OWLS HEAD, Maine — Did you ever wonder how birds fly or how airplanes get off the ground? Wind Over Wings will bring four birds of prey to the Owls Head Transportation Museum to discuss the magic of flight as part of the Museum’s FREE Winter Education Series at 1 p.m. Jan. 26.
Wind Over Wings is a non-profit, wildlife educational center featuring magnificent birds that are unable to survive in their natural environment. Saturday’s “Feathers & Flight” presentation will include a large owl to demonstrate silent flight when she flaps her wings; a kestrel that is a falcon, among the fastest creatures on earth; a Red-tailed Hawk to show beautiful feathers; and a Saw-whet Owl that had flown into a window. Each bird is an individual and each has a story so join us as we learn how wind over wings allows for the magic of flight in both birds and planes
“Feathers & Flight” is the second in a series of seven winter education programs to be offered by the Owls Head Transportation Museum. All programs begin at 1 p.m. with the exception of the Introduction to Metal Shaping on Feb. 23. Programs are free to the public, thanks to the support of the Museum’s Lang Education Center and your donations.
The remaining Winter Education programs at the Owls Head Transportation Museum are listed below (as well as on our website and Facebook page):
Horse Drawn Freighting in America, Feb. 9
Nick Buck returns to the Education Series to explore how America moved freight in the last 1800s and early 1900s. Drawing on an encyclopedic knowledge of and a lifetime of working with animals, Nick has been a presenter in the series for several years.
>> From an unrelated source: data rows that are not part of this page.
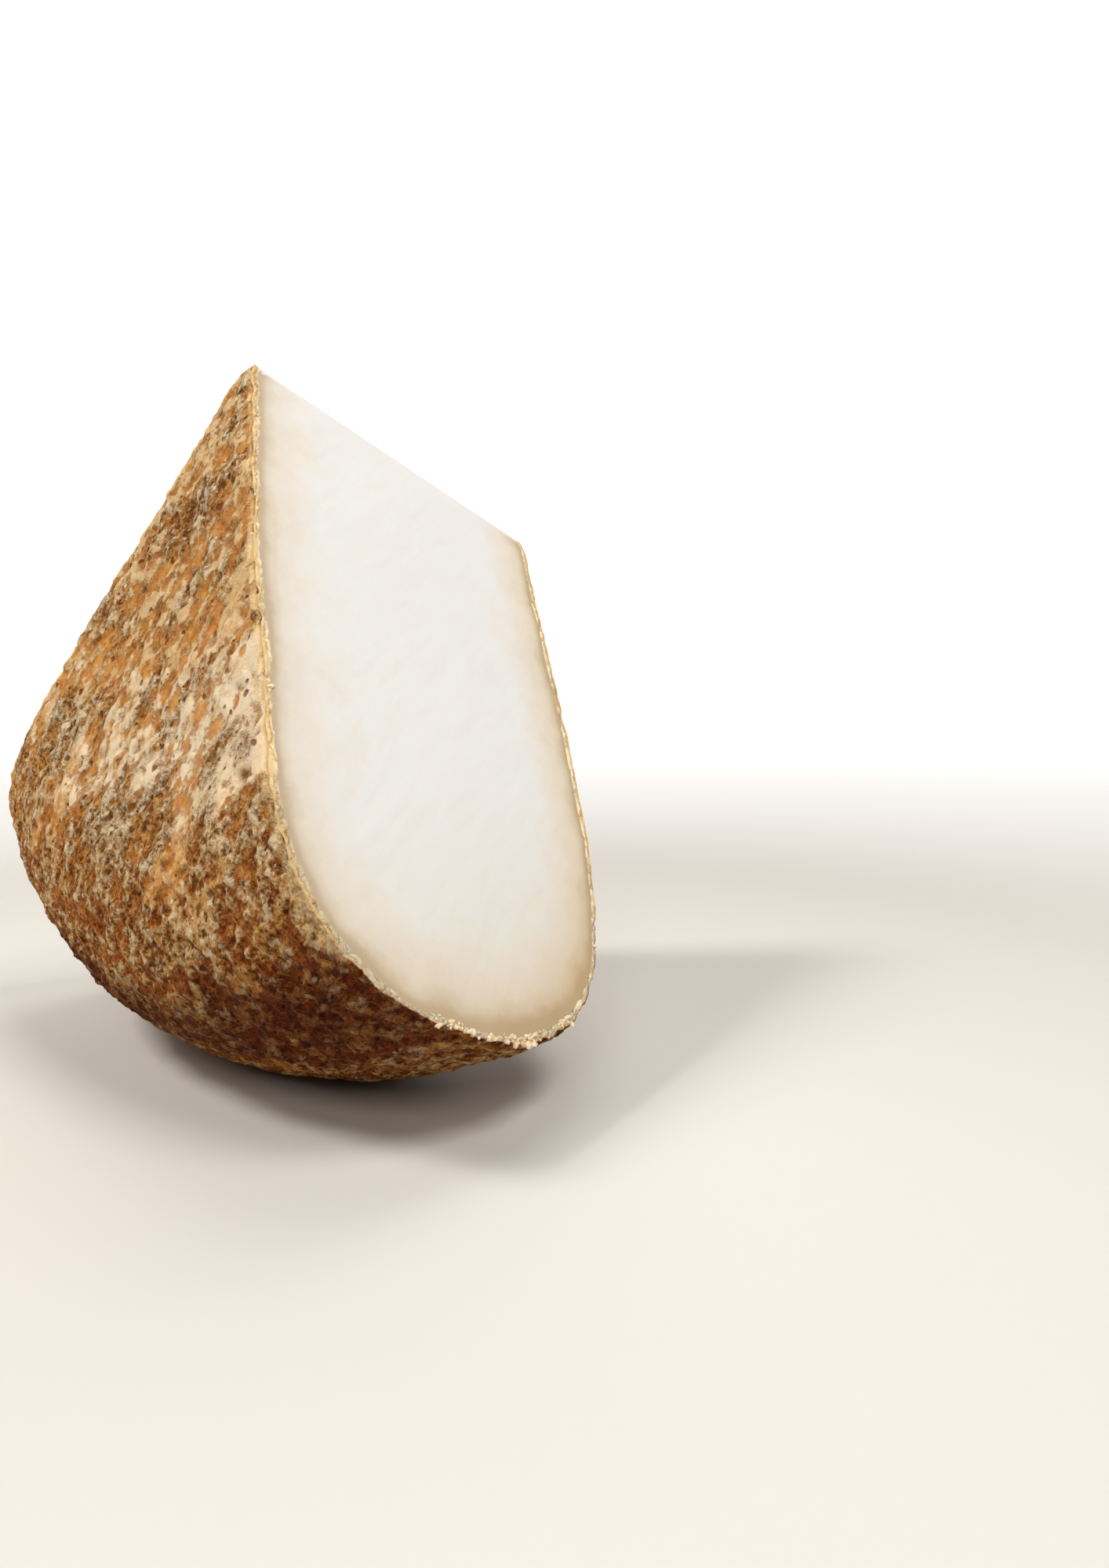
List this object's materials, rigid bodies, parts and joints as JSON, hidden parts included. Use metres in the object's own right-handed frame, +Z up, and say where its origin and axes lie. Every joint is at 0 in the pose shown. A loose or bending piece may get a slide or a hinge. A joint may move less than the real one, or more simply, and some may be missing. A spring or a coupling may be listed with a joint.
{
  "type": "cheese wedge",
  "caption": "Thick wedge cut from a round white cheese with a craggy mottled rind, standing on its rounded rim with a flat cut face and the rind in view.",
  "frame": {"origin": "middle of the small flat spot on the rounded rim that the wedge rests on", "axes": "+Z up; the front cut and the near rind face both show from -Y; the wheel's axis runs from the near face to the far face, heading 46.5 degrees from +X towards +Y and dipping 18.4 degrees"},
  "size_m": [0.1652, 0.166, 0.1719],
  "materials": {
    "paste": "smooth ivory cheese paste, satin, warmer and greyer towards the rind",
    "rind": "dry craggy natural rind, matte, mottled ochre, tan, brown and grey-white"
  },
  "bodies": {
    "root": {"cheese_wedge": "paste"}
  },
  "joints": []
}
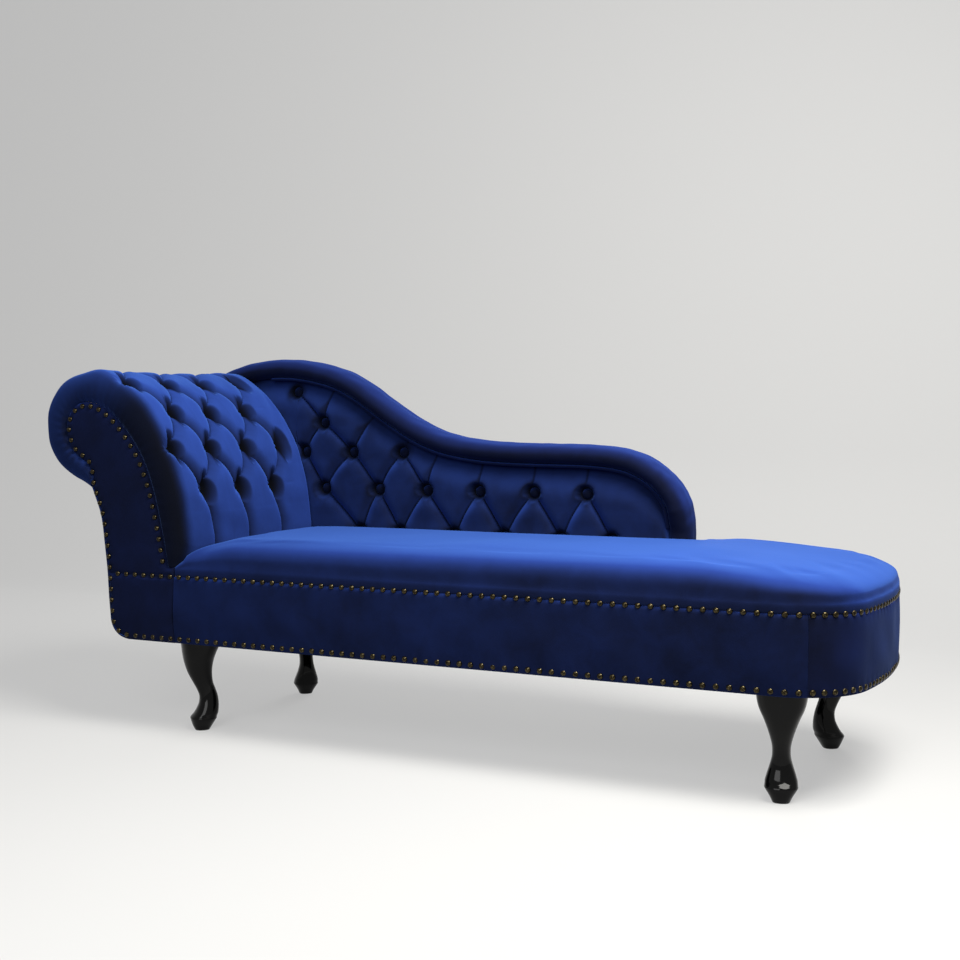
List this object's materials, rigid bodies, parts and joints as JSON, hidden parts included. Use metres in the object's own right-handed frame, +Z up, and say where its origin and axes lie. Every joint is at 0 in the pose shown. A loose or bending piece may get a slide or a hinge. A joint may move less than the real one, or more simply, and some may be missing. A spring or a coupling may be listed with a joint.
{
  "type": "chaise longue",
  "caption": "Upholstered chaise longue with a scrolled, deep-buttoned head, a tufted back that sweeps down along the rear side, a rounded foot end and cabriole legs.",
  "frame": {"origin": "on the floor below the middle of the whole piece's box", "axes": "+X along the seat towards the rounded foot end, with the scrolled head at -X; +Y towards the tufted back, with the open nail-trimmed front at -Y; +Z up"},
  "size_m": [1.6652, 0.548, 0.7718],
  "materials": {
    "velvet": "matte",
    "black_lacquer": "gloss",
    "beech": "matte",
    "plywood": "matte",
    "foam": "matte",
    "webbing": "matte",
    "cambric": "matte",
    "steel": "satin"
  },
  "bodies": {
    "root": {"back_board": "plywood", "back_bottom_rail": "beech", "back_cover": "velvet", "back_foam": "foam", "back_head_post": "beech", "back_middle_post": "beech", "back_outside_cover": "velvet", "back_roll_cover": "velvet", "back_roll_filling": "foam", "back_top_rail": "beech", "back_welt": "velvet", "cross_strap_1": "webbing", "cross_strap_2": "webbing", "cross_strap_3": "webbing", "cross_strap_4": "webbing", "cross_strap_5": "webbing", "cross_strap_6": "webbing", "cross_strap_7": "webbing", "dust_cover": "cambric", "foot_cross_rail": "beech", "foot_rail": "plywood", "front_rail": "beech", "head_board": "plywood", "head_cover": "velvet", "head_cross_rail": "beech", "head_foam": "foam", "head_front_facing": "velvet", "head_front_panel": "plywood", "head_lower_panel": "velvet", "head_lower_stretcher": "beech", "head_middle_stretcher": "beech", "head_outside_cover": "velvet", "head_rail": "beech", "head_rear_lower_panel": "velvet", "head_rear_panel": "plywood", "head_throat_stretcher": "beech", "head_top_stretcher": "beech", "leg_block_front_foot": "beech", "leg_block_front_head": "beech", "leg_block_rear_foot": "beech", "leg_block_rear_head": "beech", "leg_bolt_front_foot": "steel", "leg_bolt_front_head": "steel", "leg_bolt_rear_foot": "steel", "leg_bolt_rear_head": "steel", "leg_front_foot": "black_lacquer", "leg_front_head": "black_lacquer", "leg_rear_foot": "black_lacquer", "leg_rear_head": "black_lacquer", "long_strap_1": "webbing", "long_strap_2": "webbing", "middle_cross_rail": "beech", "rear_rail": "beech", "seat_burlap": "webbing", "seat_cover": "velvet", "seat_foam": "foam", "seat_foot_band": "velvet", "seat_front_band": "velvet", "seat_rear_band": "velvet"}
  },
  "joints": []
}
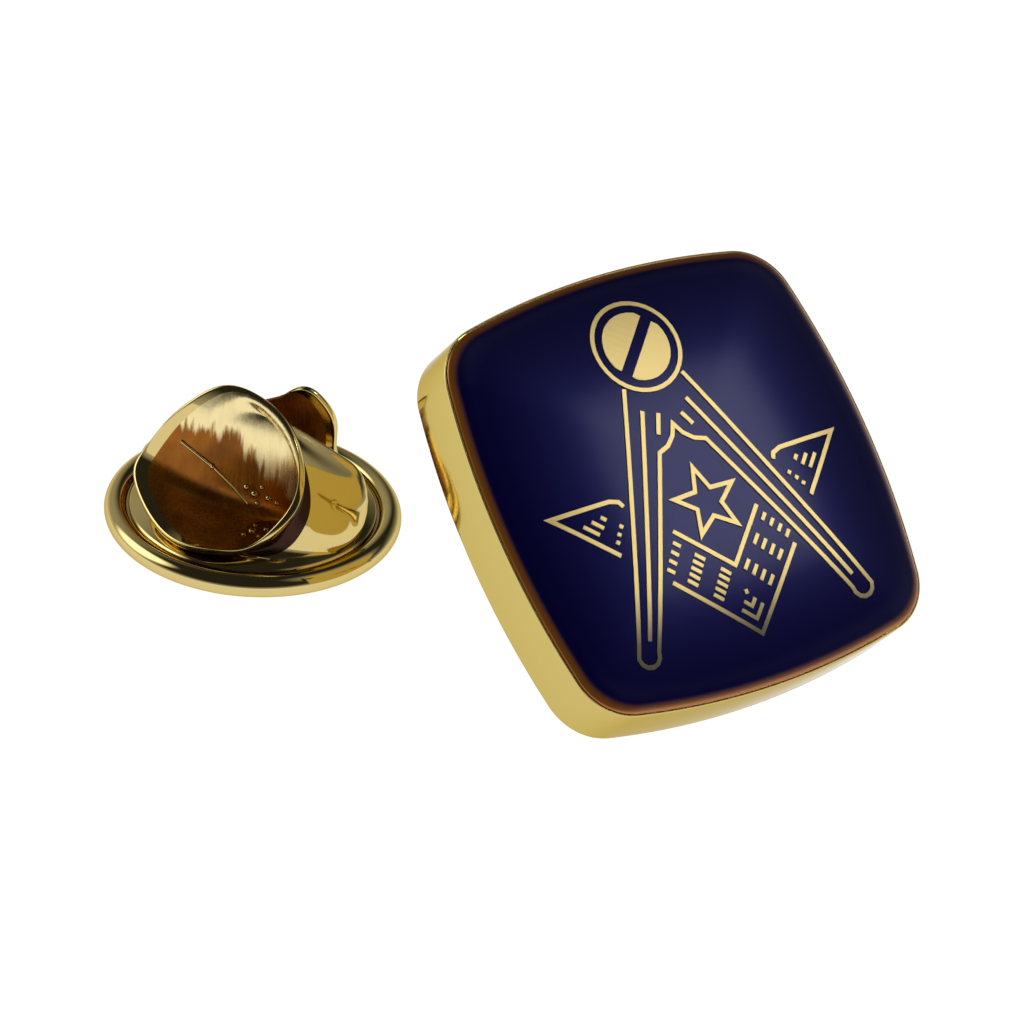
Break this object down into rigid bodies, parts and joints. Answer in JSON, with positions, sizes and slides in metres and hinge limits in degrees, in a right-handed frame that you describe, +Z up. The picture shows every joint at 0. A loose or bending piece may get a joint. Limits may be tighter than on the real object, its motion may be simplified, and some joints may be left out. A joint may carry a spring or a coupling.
{
  "type": "lapel pin",
  "caption": "Gold plated lapel pin: cushion-shaped badge with a domed navy enamel face, square and compasses in gold lines, a pointed post behind, and its butterfly clutch lying beside it.",
  "frame": {"origin": "on the surface the pin lies on, under the middle of badge and clutch together", "axes": "+X runs from the clutch to the badge, +Y away from the front, where the badge's face looks, +Z up"},
  "size_m": [0.0312, 0.0212, 0.0129],
  "materials": {
    "gold_plate": "polished gold plate",
    "gold_line": "pale polished gold under a clear coat",
    "navy_enamel": "very glossy dark blue enamel with a domed resin coat"
  },
  "bodies": {
    "root": {"setting": "gold_plate", "enamel_dome": "navy_enamel", "compasses_lines": "gold_line", "square_lines": "gold_line", "hinge_ring": "gold_line", "hinge_screw": "gold_line", "star_lines": "gold_line", "clutch_base": "gold_plate", "clutch_wings": "gold_plate"}
  },
  "joints": []
}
Introduction to Metal Shaping (Sorry, class is full), Feb. 23
Rockland’s Lime Rock Railroad, March 9
Spanning the 19th and 20th centuries, the Lime Rock Railroad served not only the lime industry in Rockland, but a variety of others. A panel of local historians, including David Hoch, Larry Goldman, Gil Merriam and John Ware will address the history of this important line.
The Trolley Parks of Maine, April 6
Trolley parks are a now forgotten way of life, providing a destination for day-trippers and inexpensive entertainment around the state. These parks were supported by the electric trolley lines that provided transportation to so many Mainers. Join Amber Tatnall and Randy Leclair, of the Seashore Trolley Museum as they revisit some of Maine’s most popular Trolley Parks.
Roadside Maine, A Nostalgic Journey Up Route 1, April 20
Maine State Historian, Earle Shettleworth presents an illustrated talk comprised of post card views of roadside architecture along Route 1 in Maine from the 1900s to 1960s. Learn how automobile travel, especially summer tourism travel, transformed Route 1 and the communities through which it passes.